In fact a better way to sort user ratings is a good idea for a startup.

------
lacker
The simple formula is to assume a Dirichlet prior. This gives you

    
    
      score = positives / (negatives + x)
    

and you can fiddle with x to get something that looks reasonable.

------
diN0bot
pedantic: the urban dictionary example is voting not rating. that's what leads
to the confusion of adding up all the positives and negatives.

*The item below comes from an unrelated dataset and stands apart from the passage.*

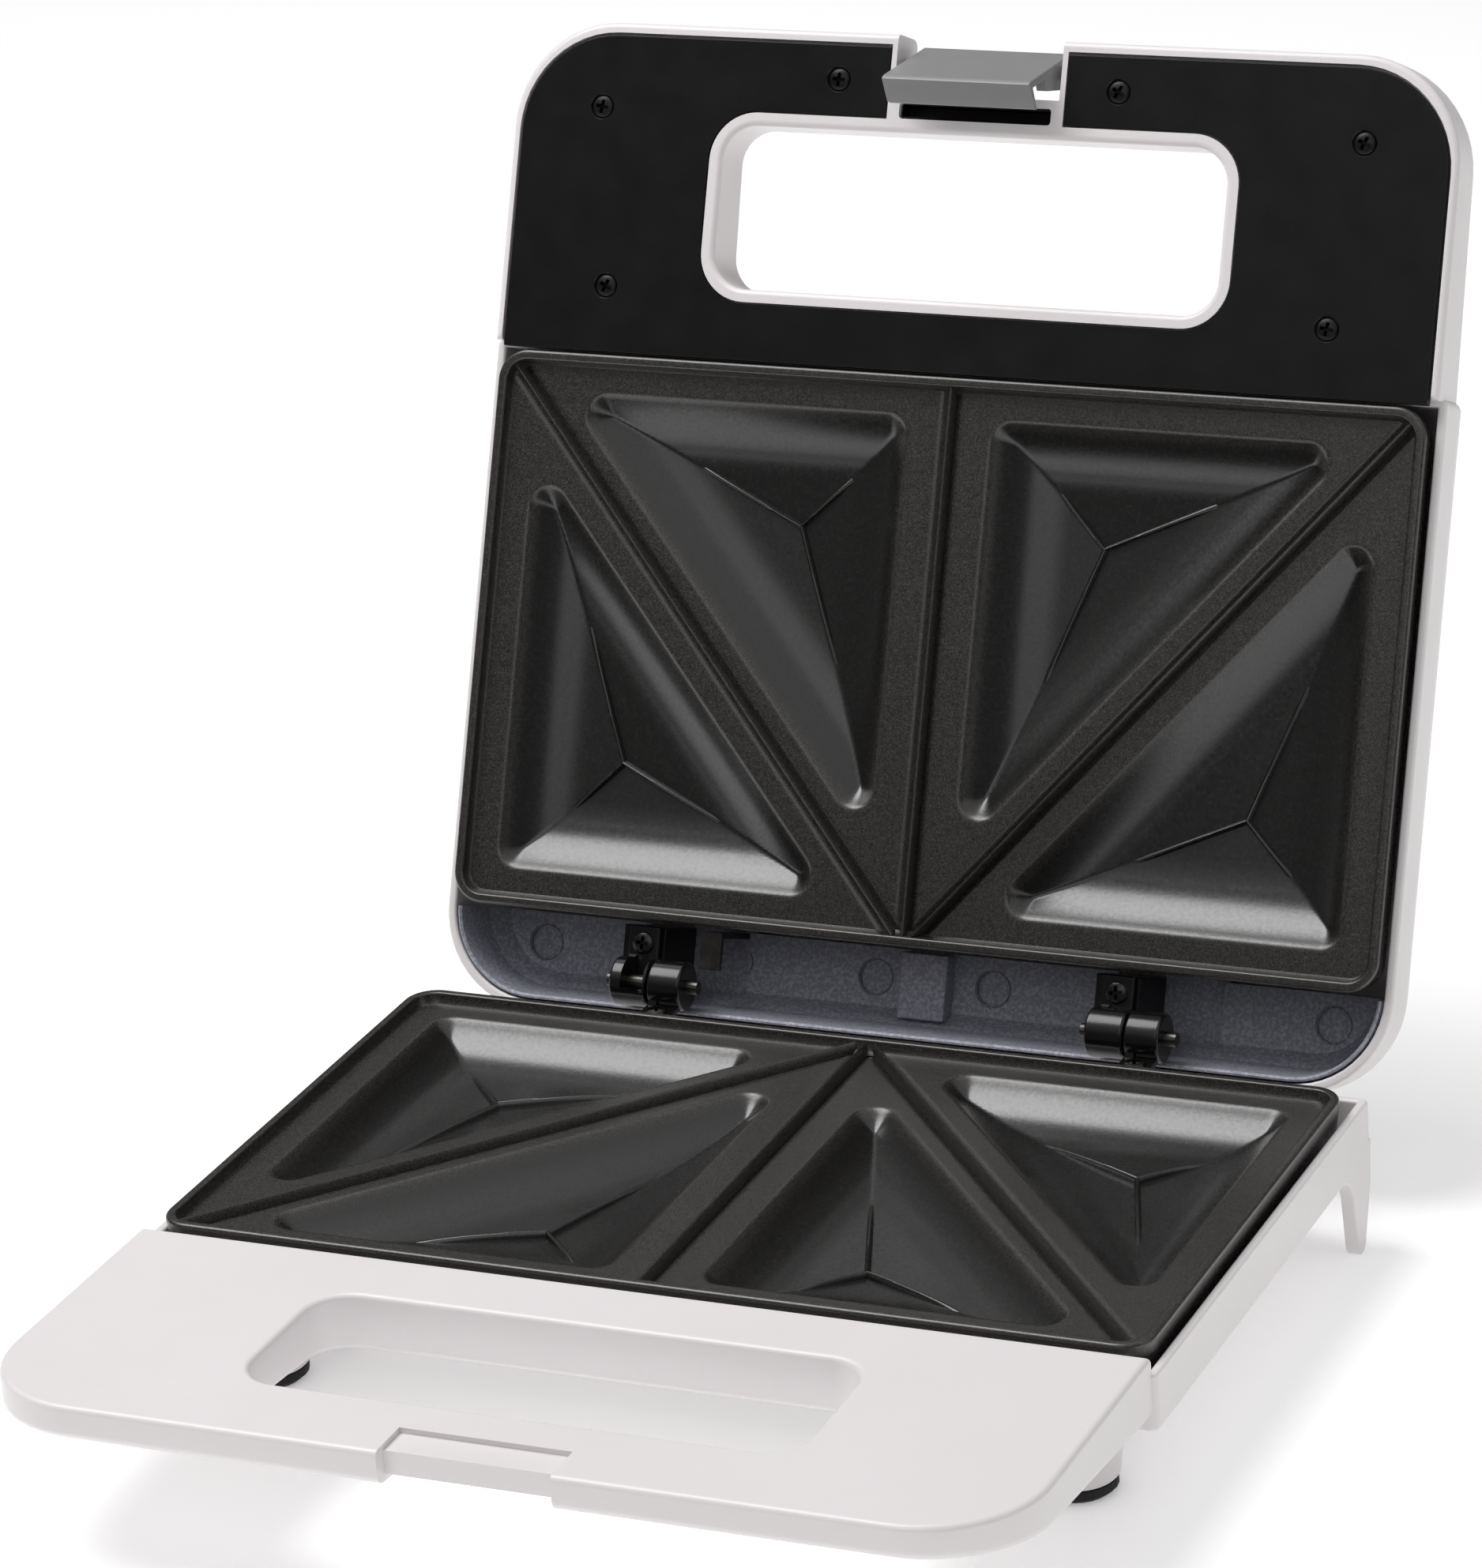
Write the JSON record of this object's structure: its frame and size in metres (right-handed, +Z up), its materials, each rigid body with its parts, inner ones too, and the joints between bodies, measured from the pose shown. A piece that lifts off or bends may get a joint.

amazone is rating. it's a scale and there is a clear mean, medium and standard
deviation.

whether solution #2 is wrong kind of depends. some of this is a social problem
on what items get the kind of followers who are likely to rate online. at the
extreme case you could imagine a product where (not) liking it was caused by
an inability to use html forms.

------
swombat
Excellent. Can we implement that on comments here? How hard would it be?

------
time_management
An easier solution is to give each item a number of implied mediocre ratings
(say 10 3s) to start.

1 rating, 5.0 = 35/11 = 3.18; 90 ratings, 4.5 = 435/100 = 4.35

The downside is that, since items with few ratings get mediocre scores, if
there isn't a way for them to be visible, they won't get out of that rut. So a
better approach might be to feature (on a "top 10" list) seven high scorers
and 3 "rising stars" selected purely on average score.